ATM, I am aware of only one use case, where performance in RKWard is 
*seriously* degraded when compared to plain R. This is when running a 
long loop in .GlobalEnv like this:

   i <- 1
   for (i in 1:100000) { i+i }

Note when you now do

   rm (i)
   for (i in 1:100000) { i+i }

the loop should finish much faster, and performance should be roughly 
back on par with plain R. The reason is that RKWard uses "active 
bindings" to keep track of changes in R objects. In the first example, i 
is replaced with an active binding, and slows down each access to i, 
considerably. In the second example, the "i" used in the loop is just a 
regular R object.

I assume, this is the performance problem that you are seeing.

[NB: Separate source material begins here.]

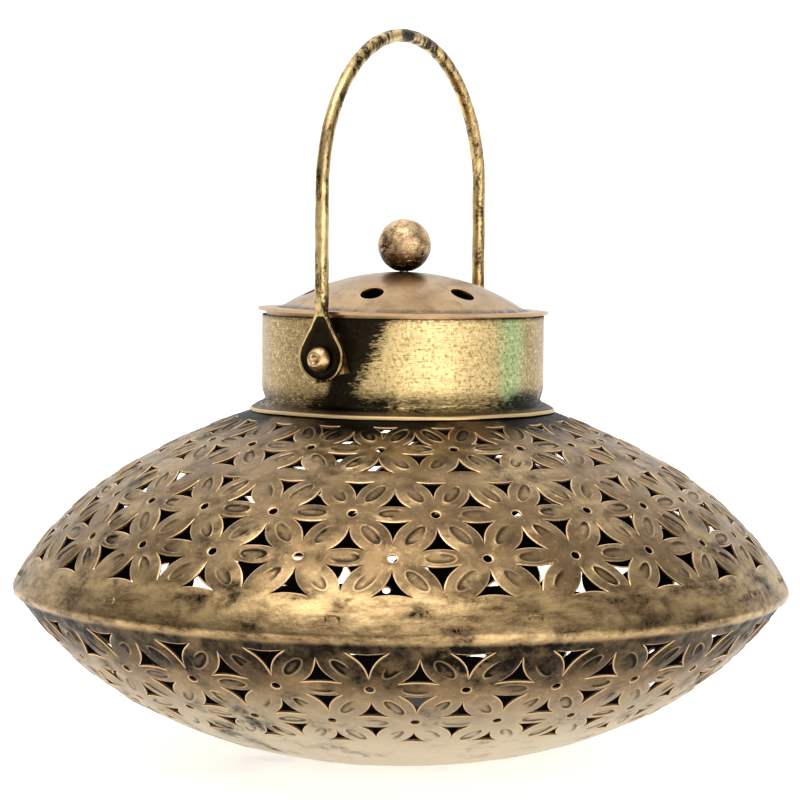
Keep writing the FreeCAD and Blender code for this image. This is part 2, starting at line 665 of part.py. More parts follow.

In fact, that is pretty embarassing, and needs to be fixed, sooner or 
later. Here's the reminding ticket for the issue: 
https://sourceforge.net/tracker/?func=detail&aid=1810061&group_id=50231&atid=459010 
. By now I have a new idea on how to approach this, which should result 
in virtually no performance loss at this point (without using active 
bindings).

It is possible to work around this, though, by using local variables. E.g.
   i <- 1
   local({
     for (i in 1:100000) { i+i }
   })
Here, a local object "i" will be used, which RKWard will not try to 
track (and the global object "i" will remain untouched). Or - perhaps 
more realistically - place all your code into functions. After all, 
that's generally a good idea in the first place.

Ok, there are a few other cases, where there is overhead. For instance, 
loading libraries/packages is typically a good bit slower in RKWard, but 
then, that is mostly a one-time thing per session. Also, RKWard is 
considerably slower, when there is a huge amount of output. And there's 
an unavoidable memory-overhead, of course, simply for having RKWard 
loaded. But I guess none of these is what you are talking about, right?

Regards
Thomas